Started off today with 10 wedding guides to write, I now currently have 9. 9 to do in 6 hours. Does that shit sound overwhelming to me? Why yes, yes it kinda fucking does. Does that shit sound doable to me? Why yes, yes it fucking does. It’s all just what it is, you know? I honestly just mostly wish it was a much much much much larger batch of work. This is just… not enough. Not nearly enough. $200 that I can have in a fucking month. Not even close to enough. Even still, even still, I need to do it and I’m going to do it, and I just really hope that another batch comes close on its heels. It’s happened before, we’ll see.

  • 8 to go, 5 hours and 10 minutes. I got it I got it I got it I got it. I just gotta keep fucking going and not stop for anything really and just keep fucking going and it’ll be fine maybe maybe hopefull I fucking hope so but we’ll see haha yeah, awesome. awesome. Here we go. here we go.

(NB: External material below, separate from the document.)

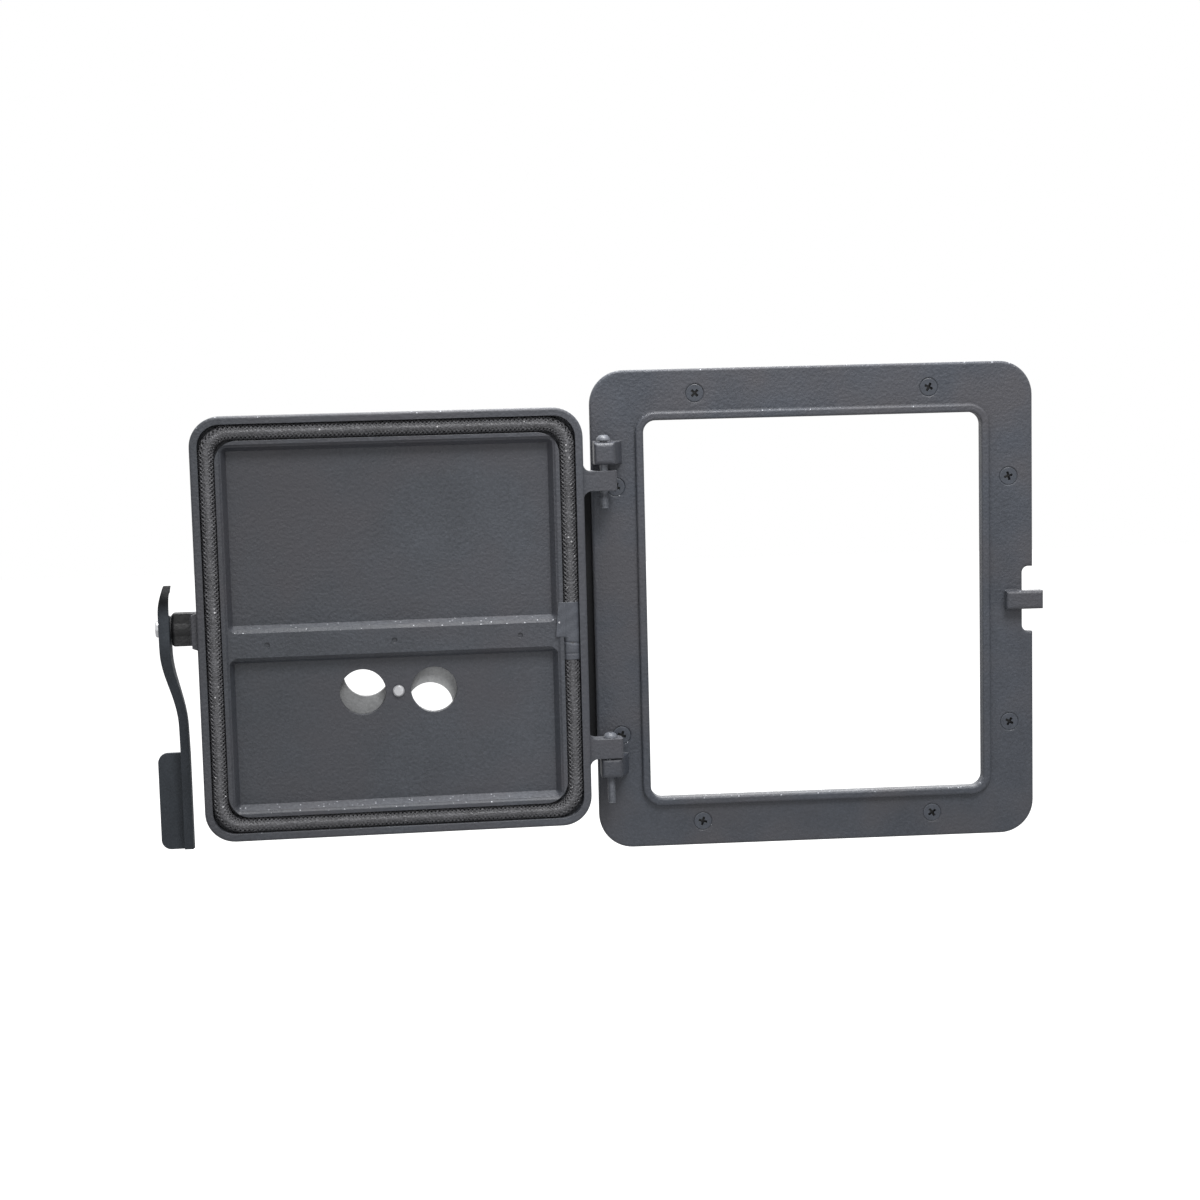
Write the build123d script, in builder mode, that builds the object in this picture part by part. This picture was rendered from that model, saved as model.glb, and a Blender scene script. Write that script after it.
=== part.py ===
# Fireplace insert door: a cast frame plate with a hinged cast door, a hook latch and an air regulator.
# Millimetres. X runs to the right, Y into the wall, Z up, seen by someone standing in the room.
# The origin is the middle of the fire opening, on the wall side of the frame plate.
# The door stands open, as far as it swings, and its latch lever hangs.
import os
from math import atan2, cos, degrees, radians, sin

from build123d import *

# Fire opening and frame plate
opening_width = 210.0
opening_height = 235.0
opening_corner = 7.5
border_side = 32.5
border_end = 31.0
plate_thickness = 5.5
plate_corner = 21.0
plate_edge_round = 1.5
bead_width = 5.0
bead_height = 3.0
bead_round = 1.4
edge_search = 0.1

# Keeper for the latch: a peg across a notch in the free side of the plate
notch_depth = 6.6
notch_height = 41.0
notch_corner = 4.0
peg_height = 11.4
peg_reach = 5.0
peg_root = 11.4
peg_thickness = 7.0
peg_round = 1.8

# Frame screws, their nuts and the angle frame behind the plate
screw_shank = 6.0
screw_head = 11.7
screw_hole = 6.6
screw_length = 16.0
screw_chamfer = 0.6
countersink_gap = 0.1
end_screw_spread = 145.3
end_screw_inset = 15.0
side_screw_spread = 154.5
side_screw_inset = 15.1
nut_across_flats = 10.0
nut_height = 5.0
thread_gap = 0.05
angle_thickness = 3.0
angle_leg = 20.0
angle_flange = 19.0
angle_setback = 6.0
angle_corner = 2.0
hinge_strip_reach = 8.0
hinge_strip_height = 170.0

# Hinge
open_angle = 177.0
hinge_gap = 13.4
hinge_standoff = 13.0
hinge_pin = 5.0
hinge_fit = 0.08
hinge_head = 8.6
hinge_head_height = 3.6
hinge_head_round = 2.6
hinge_pin_chamfer = 0.5
hinge_head_raise = 1.2
hinge_pin_tail = 11.0
lower_pin_tail = 16.4
arm_spread = 164.5
arm_height = 12.0
arm_thickness = 13.0
arm_overhang = 7.3
arm_end_round = 2.0
arm_root_round = 5.0
arm_tip_search = 5.3
upper_lug_height = 13.3
lower_lug_height = 12.0
lug_front_width = 12.0
lug_front_thickness = 6.0
lug_flank = 6.2
lug_round = 2.4
lug_root = 1.0
upper_hinge_gap = 3.7
lower_hinge_gap = 0.3

# Door leaf
leaf_overlap = 12.0
leaf_height = 255.5
leaf_thickness = 14.0
leaf_corner = 18.0
leaf_edge_round = 1.6
seal_gap = 3.5
door_drop = 0.4
rim_width = 4.7
channel_width = 9.8
channel_depth = 8.0
rib_width = 3.2
rib_drop = 0.4
recess_depth = 8.4
recess_slope = 3.2
recess_corner = 4.0
mouth_chamfer = 0.9
mouth_angle = 45.0
bar_bevel = 0.7
bar_bevel_depth = 2.1
bar_centre = -9.2
bar_height = 16.2
bar_drop = 1.6
dimple_spread = 76.0
dimple_width = 3.2
dimple_depth = 0.8

# Sealing rope and the wrapped joint where its ends meet
rope_drop = 0.4
rope_gap = 0.1
rope_round = 3.6
patch_thickness = 0.5
patch_height = 35.5
patch_centre = -7.6
patch_corner = 2.0
flap_height = 17.0
flap_centre = 1.8
flap_reach = 3.6

# Air regulator
air_centre_shift = -1.6
air_centre_height = -41.0
air_hole = 28.0
air_hole_spread = 43.2
air_set_angle = 29.0
disc_margin = 4.5
disc_thickness = 3.5
disc_gap = 0.3
disc_edge_round = 1.2
knob_width = 11.0
knob_height = 15.0
knob_round = 2.5
knob_inset = 1.5
air_bolt_shank = 7.0
air_bolt_head = 13.0
air_bolt_head_height = 4.0
air_bolt_end = 1.8
air_bolt_chamfer = 0.8
air_washer_width = 16.0
air_washer_thickness = 1.2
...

  • 3 down 7 to go. Time is going really fast and sorta freaking me out, but I think it will probably be okay. I think. I dunno. I needa keep concentrating.
  • 4/6 split. I was really hoping my parents would go to taos this week and I would watch the house/dogs for them and they would pay me some type of money to do it and that would have been rad because I currently own slightly less than $20 and I have like $100 worth of bills due in 9 days… but… it seems like that isn’t going to happen. sooooo yeah.  **general panicked screaming**
  • 5/5. halfway there. 38 minutes ahead of my ultimate ~write continually or you’re fucked~ deadline. that’s … not great. this is guna be cutting it close bro.
  • 6/4 split. 33 minutes of grace time. fuck. ugh. whateva. ugh. whateva. dodging copyscape with simple word phrases, because we can’t have me plagiarizing from other things that I literally wrote, now can we?
  • 7/3. 29 minutes of grace. **slight panic** … it’ll probably be fine it’ll probably probably probably be fine.
  • 8/2, 21 graceful grace minutes. I’m feeling pretty calm about it now actually, because that should be enough. Only two more. I’m so fucking ready to be done writing stuff.
  • 9/1 , 8 fucking gr8ce minutes. lololololololololololololololololol cool. cool. co co co co co co co co cool.
  • 10/0. fucking 6 minutes left on that grace period clock. Talk about cutting that shit close bro. bro. bro. bro. close bro. freakin’ close bro. Okay, I’m done now and I’m going to go fucking eat something or whatever because I’ve been working forever and doing nothing else and drinking coffee and now I’m super hungry and pretty shaky. yeah. peace.